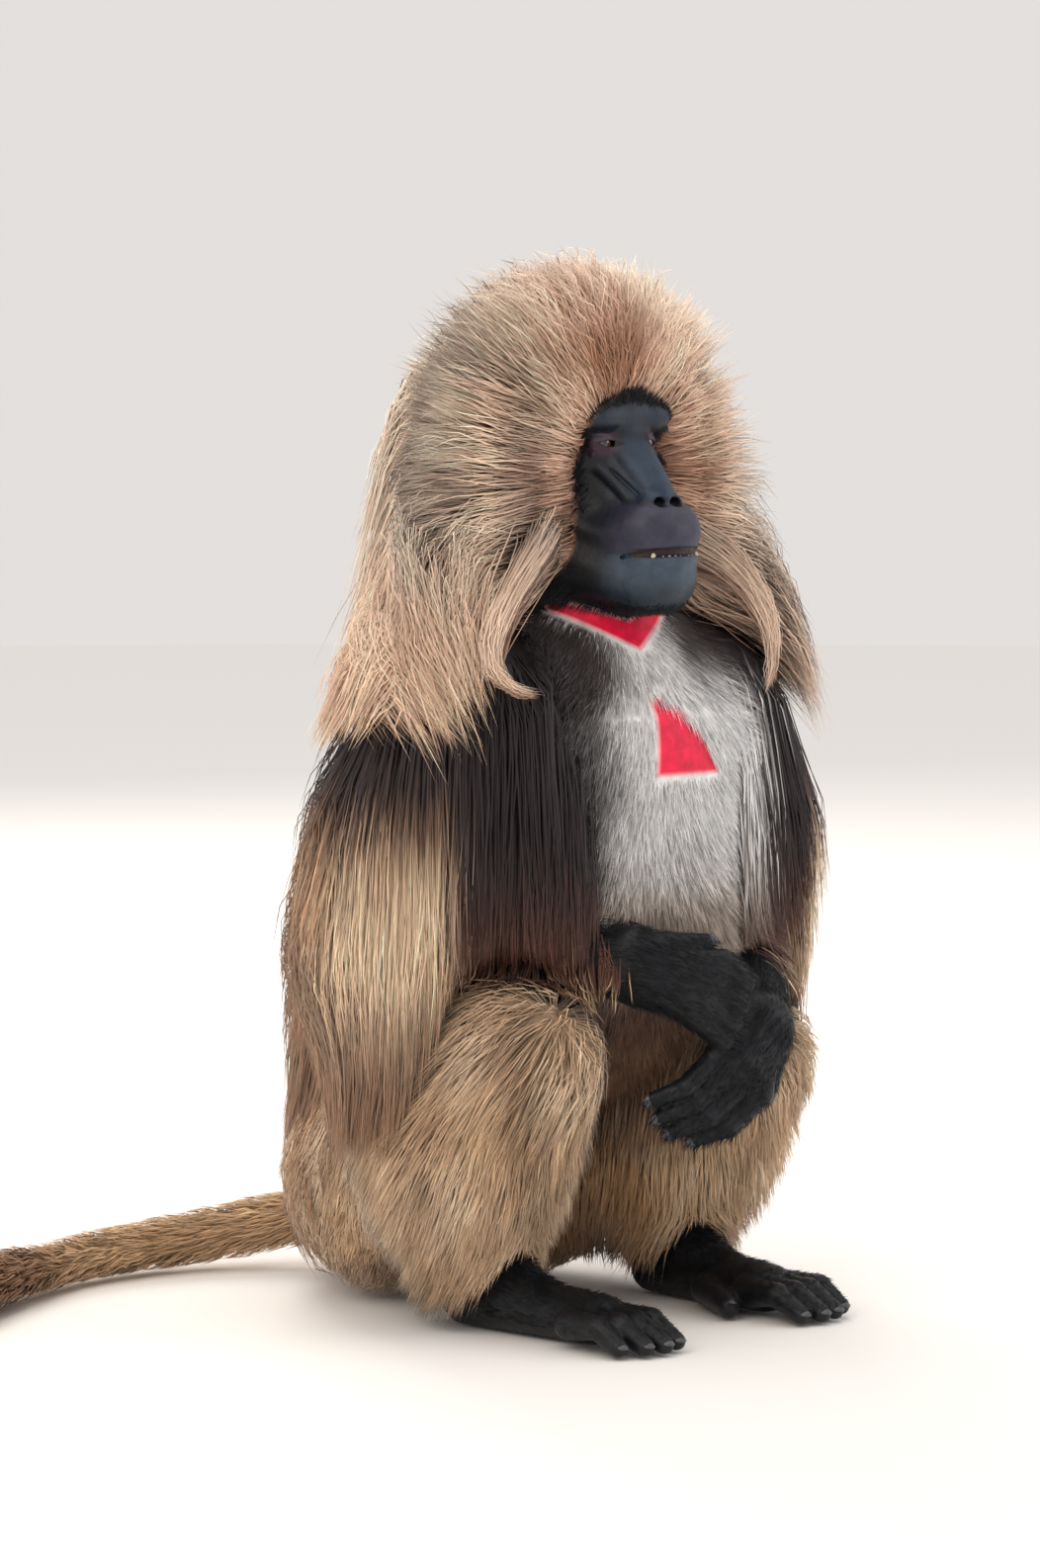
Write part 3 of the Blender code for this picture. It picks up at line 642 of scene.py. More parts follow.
def mane_edge(around):
    """How far from straight ahead the mane begins, all round the face."""
    turns = (0, 12, 25, 42, 54, 90, 125, 141, 155)
    return np.interp(around, turns, (47, 46.5, 47, 47.5, 48, 50.5, 56, 64, 108))


def bare_face(places):
    """Colour of the bare face: slate over all, black towards the cheeks partly as painted shade, lighter brow
    and bluish nose partly as painted highlight, mauve upper lip, plum round the eyes, painted shade in the
    nostrils and the mouth.
    """
    folded = np.stack([np.abs(places[:, 0]), places[:, 1], places[:, 2]], 1)
    x, y, z = folded.T
    eye_way = lengths((folded - EYE) * (1.0, 0.9, 1.25))
    half_width, upper, lower = LID_SLIT
    arc = 1 - ((x - EYE[0]) / (half_width + 0.001)) ** 2
    rim = np.maximum(z - EYE[2] - upper * arc, -lower * arc - z + EYE[2])
    nostril_way = lengths((folded - (0.008, -0.25, 0.609)) / (0.0062, 0.008, 0.0048))
    inner = MUZZLE[1] - (LIP_DEPTH - 0.0032) * np.sqrt(np.clip(1 - (x / LIP_HALF_WIDTH) ** 2, 0, 1))
    in_mouth = soft(np.abs(z - LIP_HEIGHT - 0.001), 0.0042, 0.003) * soft(y, inner - 0.0022, inner - 0.0006)
    chin = mixed(CHIN_TEAL, CHIN_SLATE, soft(z, 0.538, 0.558))
    brow = soft(z, 0.664, 0.668) * soft(z, 0.68, 0.674) * soft(x, 0.05, 0.036)
    nose = soft(x, 0.0225, 0.012) * soft(z, 0.608, 0.615) * soft(z, 0.662, 0.645)
    lid = soft(eye_way, 0.0135, 0.0122) * soft(z, EYE[2] + 0.0006, EYE[2] + 0.0022)
    return layered(
        # Black towards the cheeks and the sides of the face: partly the black skin and short hair there,
        # partly painted shade in the cheek hollows.
        mixed(BLACK_AND_PAINTED_SHADE, FACE_SLATE, soft(y, -0.203, -0.219) * soft(x, 0.048, 0.032)),
        # Lighter slate band along the brow ridge: partly painted highlight.
        (BROW_SLATE_AND_HIGHLIGHT, brow),
        # Bluish nose bridge: lighter and bluer than the slate, partly as a painted highlight of the sky.
        (NOSE_BLUE_AND_HIGHLIGHT, nose * soft(y, -0.205, -0.215)),
        (LIP_MAUVE, soft(z, 0.611, 0.605) * soft(z, 0.57, 0.574) * soft(y, -0.218, -0.24)),
        (chin, soft(z, 0.574, 0.57) * soft(y, -0.22, -0.24)),
        (POUCH_PLUM, soft(eye_way, 0.019, 0.013) * soft(z, 0.664, 0.658)),
        (LID_MAUVE, lid * soft(z, 0.662, 0.659)),
        (BLACK_AND_PAINTED_SHADE, soft(rim, 0.001, 0.0004) * soft(arc, -0.15, 0.1) * soft(y, -0.2, -0.205)),
        # Near-black inside the nostrils: painted shade.
        (BLACK_AND_PAINTED_SHADE * 0.6, soft(nostril_way, 1.02, 0.8) * soft(y, -0.256, -0.249)),
        # Dark red-brown inside the mouth's gap, made near-black as painted shade.
        (MOUTH_INSIDE_AND_SHADE, in_mouth * soft(x, 0.0335, 0.029)),
    )


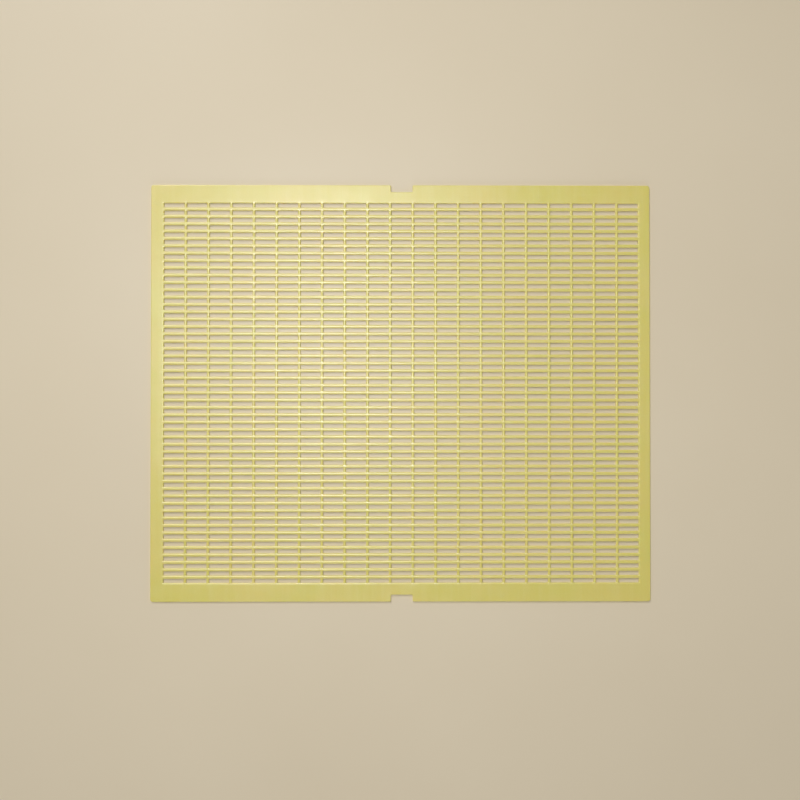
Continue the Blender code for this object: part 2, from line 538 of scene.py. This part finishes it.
def make_floor():
    bpy.ops.mesh.primitive_plane_add(size=FLOOR_SIZE, location=(0, 0, -FLOOR_GAP))
    plane = bpy.context.object
    plane.name = "floor"
    plane.data.materials.append(floor_paint())


def softbox(name, place, size, power):
    """A round softbox that shines at the middle of the sheet."""
    data = bpy.data.lights.new(name, "AREA")
    data.shape = "DISK"
    data.size = size
    data.energy = power
    light = bpy.data.objects.new(name, data)
    light.location = place
    light.rotation_euler = (-Vector(place)).to_track_quat("-Z", "Y").to_euler()
    bpy.context.scene.collection.objects.link(light)


def surroundings():
    """Pale walls near the floor, and a dimmer ceiling."""
    world = bpy.data.worlds.new("studio")
    world.use_nodes = True
    tree = world.node_tree
    place = tree.nodes.new("ShaderNodeTexCoord")
    parts = tree.nodes.new("ShaderNodeSeparateXYZ")
    tree.links.new(place.outputs["Generated"], parts.inputs["Vector"])
    up = ranged(tree, parts.outputs["Z"], (0.0, CEILING_STARTS), (0.0, 1.0))
    tree.links.new(mixed(tree, up, WALLS, CEILING), tree.nodes["Background"].inputs["Color"])
    bpy.context.scene.world = world


def make_lights():
    softbox("overhead", OVERHEAD_PLACE, OVERHEAD_SIZE, OVERHEAD_POWER)
    softbox("back", BACK_PLACE, BACK_SIZE, BACK_POWER)
    softbox("front", FRONT_PLACE, FRONT_SIZE, FRONT_POWER)
    surroundings()


def make_camera():
    """Almost straight above the sheet, a little towards its front and its left."""
    data = bpy.data.cameras.new("camera")
    data.lens = 50
    data.sensor_width = 36
    eye = bpy.data.objects.new("camera", data)
    aim = Vector((*CAMERA_AIM, SHEET_TOP))
    eye.rotation_euler = (CAMERA_FRONT, -CAMERA_LEFT, 0)
    away = eye.rotation_euler.to_matrix() @ Vector((0, 0, 1))
    eye.location = aim + away * CAMERA_DISTANCE
    bpy.context.scene.collection.objects.link(eye)
    bpy.context.scene.camera = eye


# ---------------------------------------------------------------- the scene


make_sheet(yellow_plastic())
make_floor()
make_lights()
make_camera()
bpy.context.scene.view_settings.view_transform = "Standard"
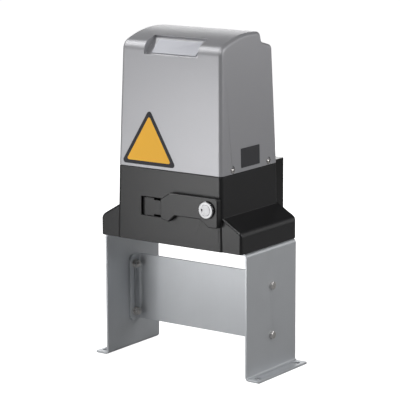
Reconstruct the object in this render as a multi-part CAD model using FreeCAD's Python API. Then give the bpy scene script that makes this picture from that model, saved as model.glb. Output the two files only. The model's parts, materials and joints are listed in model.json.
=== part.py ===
import FreeCAD, Part
import math
import os
from FreeCAD import Placement, Rotation, Vector

# Sliding gate motor on a bent steel stand. Millimetres, +Z up, front towards -Y.
# The origin is the centre of the four foot holes, on the ground.

# Stand
leg_span = 240.0
stand_depth = 122.0
leg_height = 177.0
steel = 3.0
bend_radius = 3.0
foot_reach = 20.0
foot_hole_radius = 5.0
foot_hole_pitch = 96.0
top_flange_reach = 30.0
sheet_corner = 2.5
cross_low = 39.2
cross_height = 96.0
cross_web_y = 11.0
cross_flange_reach = 22.0
cross_bolt_pitch = 70.0
cross_corner = 8.0

# Bolts: shank radius, across flats, head height
m6 = (3.0, 10.0, 4.0)
m8 = (4.0, 13.0, 5.3)
washer_thickness = 1.6
hole_clearance = 0.25
thread_reach = 2.0
washer_share = 0.6
nut_height = 5.0
base_bolt_inset = 17.0
base_bolt_y = 30.0
base_bolt_grip = 16.0

# Base housing
base_height = 102.0
base_half_width = 89.3
base_front = -73.1
base_rear = 63.8
side_draft = 2.5
front_draft = 0.9
base_corner = 5.6
base_wall = 4.0
wing_inset = 1.5
wing_setback = 1.7
wing_outer_height = 28.0
wing_inner_height = 45.6
wing_edge = 4.0
wing_bevel = 2.2
wing_wall = 4.5
wing_roof_outer = 3.6
wing_roof_inner = 5.4
wing_pocket_gap = 0.5
rib_thickness = 3.0
boss_wall = 4.5

# Cover
seam_gap = 1.0
gasket_inset = 0.6
cover_wall = 3.0
cover_side_draft = 0.0248
cover_front_draft = 0.033
cover_rear_draft = 0.041
cover_front_inset = 0.2
crown_height = 186.2
crown_radius = 177.0
crown_y = 7.5
step_top_y = 28.5
step_foot_y = 32.5
shoulder_height = 164.3
front_round = 16.0
step_round = 7.5
step_hollow = 5.0
shoulder_round = 7.5
shoulder_drop = 6.5
badge_half_width = 44.5
badge_drop = 30.2
badge_top_y = -42.0
badge_inset = 3.5
badge_plate_half_width = 36.5
badge_plate_shift = 1.0
badge_plate_height = 24.0
badge_plate_thickness = 1.2
cover_screw_y = (-45.0, 41.5)
cover_screw_height = 4.6
cover_screw_radius = 2.0
cover_screw_head_radius = 3.6
cover_screw_head = 2.4
screw_notch_radius = 5.2
screw_notch_depth = 1.5
screw_notch_rise = 1.2
lug_width = 14.0
lug_thickness = 5.0
lug_height = 10.0
lug_gap = 0.4

# Labels
label_thickness = 0.4
label_centre_x = -34.5
label_width = 92.7
label_height = 77.5
label_low = 4.0
label_corner = 4.0
plate_centre_y = -3.0
plate_width = 45.0
plate_height = 26.5
plate_low = 5.4
plate_corner_round = 1.0

# Worm drive
gear_module = 2.5
wheel_teeth = 28
wheel_width = 14.0
worm_radius = 10.0
worm_turns = 7
tooth_backlash = 0.8
pressure_angle = math.radians(20.0)
wheel_y = -6.0
output_x = -13.0
output_rise = 77.0
hub_radius = 18.0
hub_front = 21.5
hub_rear = 14.0
shaft_radius = 10.0
running_fit = 0.05
wheel_addendum = 0.9
wheel_dedendum = 1.2
wheel_recess = 3.5
wheel_rim = 7.0
worm_root_sink = 0.8
shaft_front_y = -39.0
shoulder_radius = 13.0
shoulder_width = 2.2
shoulder_gap = 0.3
bearing_radius = 21.0
bearing_width = 12.0
front_bearing_y = -40.0
rear_bearing_inset = 17.2
seal_width = 4.6
case_wall = 5.0
case_side_gap = 2.0
case_front = -45.0
case_setback = 1.0
case_height = 117.0
bearing_boss_wall = 6.0
seal_sink = 0.8
race_share = 0.28
shaft_step = 3.0
shaft_clearance = 3.0
shaft_end_gap = 3.0
motor_shaft_step = 4.0

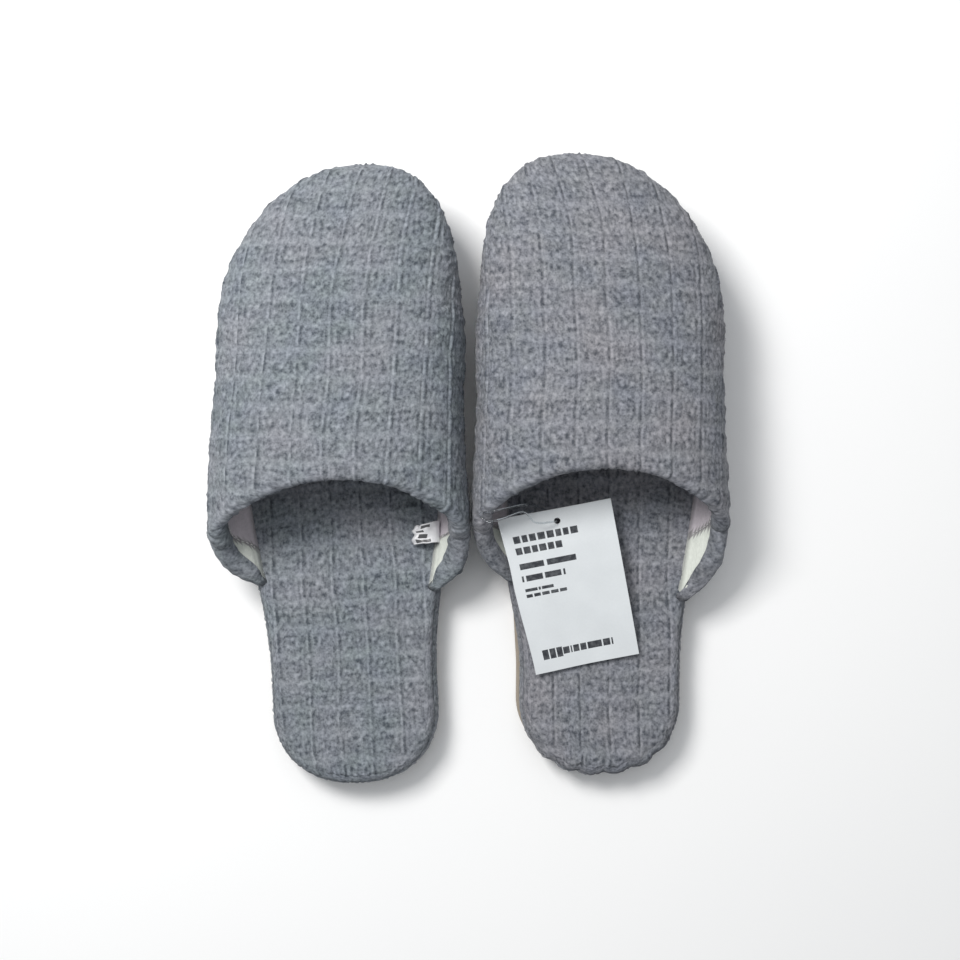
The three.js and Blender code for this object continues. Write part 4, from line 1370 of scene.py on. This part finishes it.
def lug_tree(material):
    """Lugs in staggered rows, kept where the plate under them is."""
    tree, sockets = new_tree("sole_lugs", {"Pitch": 7.0 * MM, "Width": 4.6 * MM, "Height": LUG_HEIGHT * MM,
                                           "Rows": 44, "Columns": 18, "Seed": 3})
    start = tree.nodes.new("NodeGroupInput")
    pitch = start.outputs["Pitch"]

    def times(a, b):
        node = wire(tree, "ShaderNodeMath", operation="MULTIPLY")
        for socket, value in zip(node.inputs, (a, b)):
            if isinstance(value, bpy.types.NodeSocket):
                tree.links.new(value, socket)
            else:
                socket.default_value = value
        return node.outputs[0]

    grid = wire(tree, "GeometryNodeMeshGrid", {"Size X": times(pitch, start.outputs["Columns"]),
                "Size Y": times(pitch, start.outputs["Rows"]), "Vertices X": start.outputs["Columns"],
                "Vertices Y": start.outputs["Rows"]})
    index = tree.nodes.new("GeometryNodeInputIndex")
    odd = wire(tree, "ShaderNodeMath", operation="MODULO")
    tree.links.new(index.outputs[0], odd.inputs[0])
    odd.inputs[1].default_value = 2
    stagger = combine(tree, times(odd.outputs[0], times(pitch, 0.5)), 0.0, 0.0)
    moved = wire(tree, "GeometryNodeSetPosition", {"Geometry": grid.outputs[0], "Offset": stagger})
    ray = wire(tree, "GeometryNodeRaycast", {"Target Geometry": start.outputs["Geometry"],
               "Ray Direction": (0, 0, 1), "Ray Length": 0.1})
    missed = wire(tree, "FunctionNodeBooleanMath", operation="NOT")
    tree.links.new(ray.outputs["Is Hit"], missed.inputs[0])
    kept = wire(tree, "GeometryNodeDeleteGeometry", {
        "Geometry": moved.outputs[0], "Selection": missed.outputs[0]})
    lug = wire(tree, "GeometryNodeMeshCone", {"Vertices": 8, "Radius Top": times(start.outputs["Width"], 0.5),
               "Radius Bottom": times(start.outputs["Width"], 0.4), "Depth": start.outputs["Height"]})
    turn = combine(tree, 0.0, 0.0, random_value(tree, -0.1, 0.1, start.outputs["Seed"]))
    placed = wire(tree, "GeometryNodeInstanceOnPoints", {
        "Points": kept.outputs[0], "Instance": lug.outputs[0]})
    turned = wire(tree, "FunctionNodeEulerToRotation", {"Euler": turn})
    tree.links.new(turned.outputs[0], placed.inputs["Rotation"])
    close_tree(tree, placed.outputs[0], material)
    return tree, sockets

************

--- Objective ---
Make an exact transcription of the lines from the line with "The three.js and" through the line with "return node.outputs[0]", inclusive, omitting all others.

--- Right answer ---
The three.js and Blender code for this object continues. Write part 4, from line 1370 of scene.py on. This part finishes it.
def lug_tree(material):
    """Lugs in staggered rows, kept where the plate under them is."""
    tree, sockets = new_tree("sole_lugs", {"Pitch": 7.0 * MM, "Width": 4.6 * MM, "Height": LUG_HEIGHT * MM,
                                           "Rows": 44, "Columns": 18, "Seed": 3})
    start = tree.nodes.new("NodeGroupInput")
    pitch = start.outputs["Pitch"]

    def times(a, b):
        node = wire(tree, "ShaderNodeMath", operation="MULTIPLY")
        for socket, value in zip(node.inputs, (a, b)):
            if isinstance(value, bpy.types.NodeSocket):
                tree.links.new(value, socket)
            else:
                socket.default_value = value
        return node.outputs[0]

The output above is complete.